D’après l’Association nationale des étudiants du Nigeria (National Association of Nigerian Students, NANS), entre 1999 et 2012, les professeurs affiliés à l’ASUU ont été en grève durant 30 mois sur environ 156.

« La grève a toujours constitué une option d’ultime recours pour le syndicat », a expliqué Nasir Fagge, président de l’ASUU, au cours d’une interview avec le quotidien nigérian Daily Trust.

Et d’ajouter qu’entre 2010 et 2013, l’ASUU « a eu près de 50 réunions avec le gouvernement, à divers niveaux », et que « nous avons mené une campagne de pression pour tenter d’éviter cette crise mais avons été forcés de constater qu’il s’agissait d’un dialogue de sourds et muets et que face à de telles circonstances, nous n’avions d’autre option que de retirer nos services. »

Dans un communiqué de presse signé Yinka Gbadebo, le président du NANS indique que durant les 13 dernières années les professeurs ont été absents de leurs postes durant approximativement 20 pour cent des heures de cours normales.

« Cela équivaut à plus de sept semestres universitaires de quatre mois chacun ou plus exactement à quatre sessions universitaires normales », a-t-il souligné.

De son côté, le ministre de l’Éducation, Labaran Maku, a demandé à l’ASUU de revoir ses demandes, invoquant le fait que le gouvernement devrait aussi tenir compte des besoins des autres secteurs.

 

Crise

Avec sa population de plus de 160 millions d’habitants, le Nigeria est le pays le plus densément peuplé d’Afrique.

Mais en dépit du fait qu’il est le principal exportateur de pétrole du continent, un rapport récent de l’UNESCO a révélé que le Nigeria compte le plus grand nombre d’enfants non scolarisés à niveau mondial.

Selon les estimations, 10,5 millions d’enfants sur environ 30 millions ne sont pas inscrits à l’école, alors que le pays accuse en même temps un déficit de près de 1,3 million d’enseignants.
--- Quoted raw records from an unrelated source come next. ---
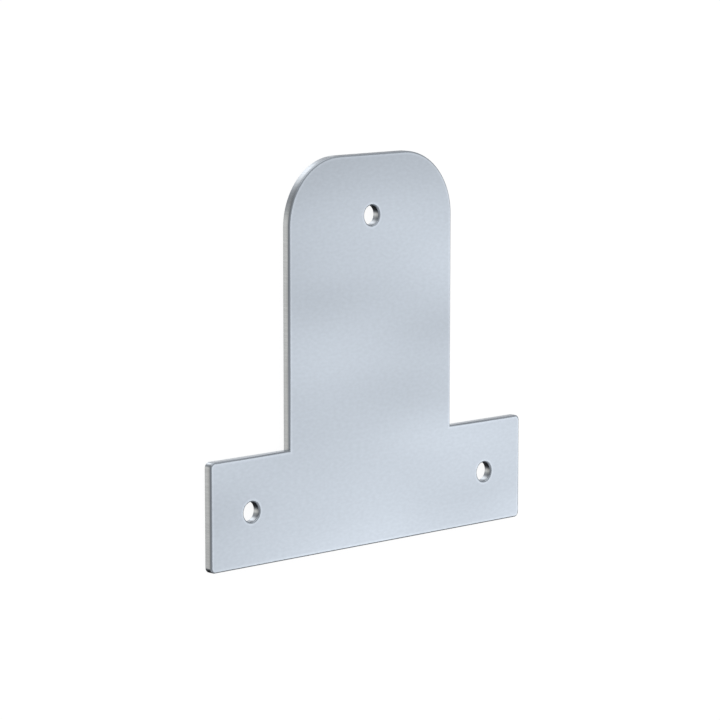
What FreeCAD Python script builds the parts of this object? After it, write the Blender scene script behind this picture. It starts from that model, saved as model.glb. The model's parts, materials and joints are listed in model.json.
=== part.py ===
import FreeCAD, Part
import math
import os

# A flat T-shaped fixing plate, cut and punched from one steel sheet. A wide bar carries a
# tall tongue with two large round corners. One screw hole sits near the tongue's top and one
# near each end of the bar. The plate lies on its back: X runs along the bar, Y runs from the
# bar to the tongue's top, and Z is up through the sheet. The origin is at the middle of the
# plate's box, on its back face. Every length is in millimetres.

sheet_thickness = 2.5
bar_length = 118.0
bar_height = 30.0
tongue_width = 61.5
tongue_rise = 79.0              # from the bar's upper edge to the tongue's top
tongue_corner_radius = 18.5
bar_corner_radius = 1.5         # the bar's four outer corners, with their points taken off
hole_diameter = 5.5             # clearance for a 5 mm screw
bar_hole_inset = 14.5           # from the bar's end to the centre of its hole
tongue_hole_drop = 17.0         # from the tongue's top to the centre of its hole
front_edge_radius = 0.5         # edges drawn round on the side that the punch enters
back_edge_radius = 0.2          # edges broken on the side that lies against the wall

plate_height = bar_height + tongue_rise
bar_bottom = -plate_height / 2
bar_top = bar_bottom + bar_height
tongue_top = plate_height / 2
sharp = 0.0                     # the two inner corners are cut square
up = FreeCAD.Vector(0, 0, 1)


def point(x, y):
    return FreeCAD.Vector(x, y, 0)


def turn_at(before, corner, after, radius):
    """The start, middle and end of the arc that rounds one corner of the outline."""
    back = (before - corner).normalize()
    ahead = (after - corner).normalize()
    half_angle = back.getAngle(ahead) / 2
    reach = radius / math.tan(half_angle)
    to_centre = (back + ahead).normalize()
    middle = corner + to_centre * (radius / math.sin(half_angle) - radius)
    return corner + back * reach, middle, corner + ahead * reach


def outline(corners):
    """A closed wire of straight runs through the corners, each rounded by its own radius."""
    turns = []
    for i, (corner, radius) in enumerate(corners):
        before = corners[i - 1][0]
        after = corners[(i + 1) % len(corners)][0]
        turns.append(turn_at(before, corner, after, radius) if radius else (corner,))
    edges = []
    for i, turn in enumerate(turns):
        if len(turn) > 1:
            edges.append(Part.Arc(*turn).toShape())
        following = turns[(i + 1) % len(turns)]
        edges.append(Part.LineSegment(turn[-1], following[0]).toShape())
    return Part.Wire(edges)


def t_outline():
    """The plate's outer edge: the bar's four corners and the tongue's two."""
    half_bar = bar_length / 2
    half_tongue = tongue_width / 2
    return outline([
        (point(-half_bar, bar_bottom), bar_corner_radius),
        (point(half_bar, bar_bottom), bar_corner_radius),
        (point(half_bar, bar_top), bar_corner_radius),
        (point(half_tongue, bar_top), sharp),
        (point(half_tongue, tongue_top), tongue_corner_radius),
        (point(-half_tongue, tongue_top), tongue_corner_radius),
        (point(-half_tongue, bar_top), sharp),
        (point(-half_bar, bar_top), bar_corner_radius),
    ])


def screw_holes():
    """One round hole on the tongue's centre line, and one on the bar's near each end."""
    bar_hole_x = bar_length / 2 - bar_hole_inset
    bar_middle = bar_bottom + bar_height / 2
    centres = [
        point(0, tongue_top - tongue_hole_drop),
        point(-bar_hole_x, bar_middle),
        point(bar_hole_x, bar_middle),
    ]
    return [Part.Wire(Part.Circle(centre, up, hole_diameter / 2).toShape()) for centre in centres]


def edges_at(solid, level):
    """The edges of the outline and of the holes that lie flat at one height."""
    return [
        edge for edge in solid.Edges
        if all(abs(vertex.Z - level) < Part.Precision.confusion() for vertex in edge.Vertexes)
    ]


def fixing_plate():
    blank = Part.makeFace([t_outline()] + screw_holes(), "Part::FaceMakerBullseye")
    plate = blank.extrude(up * sheet_thickness)
    plate = plate.makeFillet(front_edge_radius, edges_at(plate, sheet_thickness))
    plate = plate.makeFillet(back_edge_radius, edges_at(plate, 0))
    return plate.Solids[0]


os.makedirs("parts", exist_ok=True)
fixing_plate().exportStep("parts/fixing_plate.step")
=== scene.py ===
import bpy
import json
import math
from mathutils import Matrix, Vector


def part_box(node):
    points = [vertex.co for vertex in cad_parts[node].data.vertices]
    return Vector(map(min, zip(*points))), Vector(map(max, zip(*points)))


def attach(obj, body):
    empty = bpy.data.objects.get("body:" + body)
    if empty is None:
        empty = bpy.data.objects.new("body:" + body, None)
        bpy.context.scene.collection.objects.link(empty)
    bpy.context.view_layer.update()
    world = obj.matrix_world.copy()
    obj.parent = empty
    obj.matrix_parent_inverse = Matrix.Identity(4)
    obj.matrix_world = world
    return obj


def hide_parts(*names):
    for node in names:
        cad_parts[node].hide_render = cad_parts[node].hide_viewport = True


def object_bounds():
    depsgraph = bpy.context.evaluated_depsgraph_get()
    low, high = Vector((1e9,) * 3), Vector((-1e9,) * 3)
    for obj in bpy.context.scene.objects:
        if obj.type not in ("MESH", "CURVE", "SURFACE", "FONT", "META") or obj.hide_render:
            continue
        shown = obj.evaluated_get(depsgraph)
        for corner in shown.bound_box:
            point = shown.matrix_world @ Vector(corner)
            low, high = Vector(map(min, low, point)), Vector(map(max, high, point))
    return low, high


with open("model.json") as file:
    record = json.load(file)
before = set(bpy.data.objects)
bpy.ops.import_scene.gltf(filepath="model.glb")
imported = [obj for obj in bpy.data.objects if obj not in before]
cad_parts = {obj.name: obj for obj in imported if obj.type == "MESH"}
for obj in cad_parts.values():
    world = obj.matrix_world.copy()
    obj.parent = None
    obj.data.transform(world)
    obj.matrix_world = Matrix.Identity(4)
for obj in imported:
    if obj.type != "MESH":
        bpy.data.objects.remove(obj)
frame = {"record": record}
record = frame["record"]
cad_low, cad_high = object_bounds()

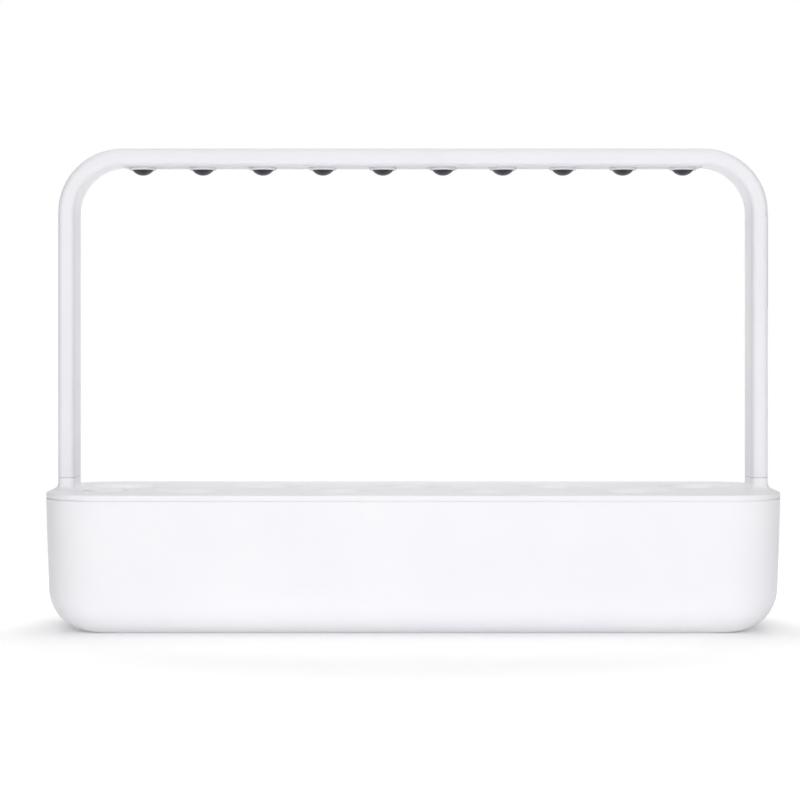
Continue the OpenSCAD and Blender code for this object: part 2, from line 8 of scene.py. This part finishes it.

La crise se poursuit jusqu’à l’éducation supérieure où seulement 500.000 des 1,7 millions de jeunes qui achèvent leur scolarité parviennent à décrocher une place.

Et celles et ceux qui parviennent à entrer à l’université ou en polytechnique s’affrontent à des ratios enseignants-étudiants élevés, à des personnels souvent insuffisamment qualifiés et à des infrastructures d’étude et de logement inadéquates.

Conséquemment, l’argent qui pourrait être investi au Nigeria est dépensé à l’étranger.

Le journal nigérian BusinessDay a récemment estimé que le Nigeria perdait annuellement 30 milliards de nairas (environ 184 millions de dollars) parce que les parents qui peuvent se le permettre envoient leurs enfants faire leurs études supérieures à l’étranger.

En réponse à cette tendance, l’administration du président Goodluck Jonathan (lui-même un ancien professeur universitaire) a affecté 2,6 milliards de dollars, soit environ huit pour cent du budget national pour 2013, à l’éducation.

Les syndicats des enseignants du Nigeria considèrent, toutefois, ce chiffre insuffisant au regard des 30 pour cent du budget total affectés à l’éducation dans des pays comme le Ghana et l’Afrique du Sud.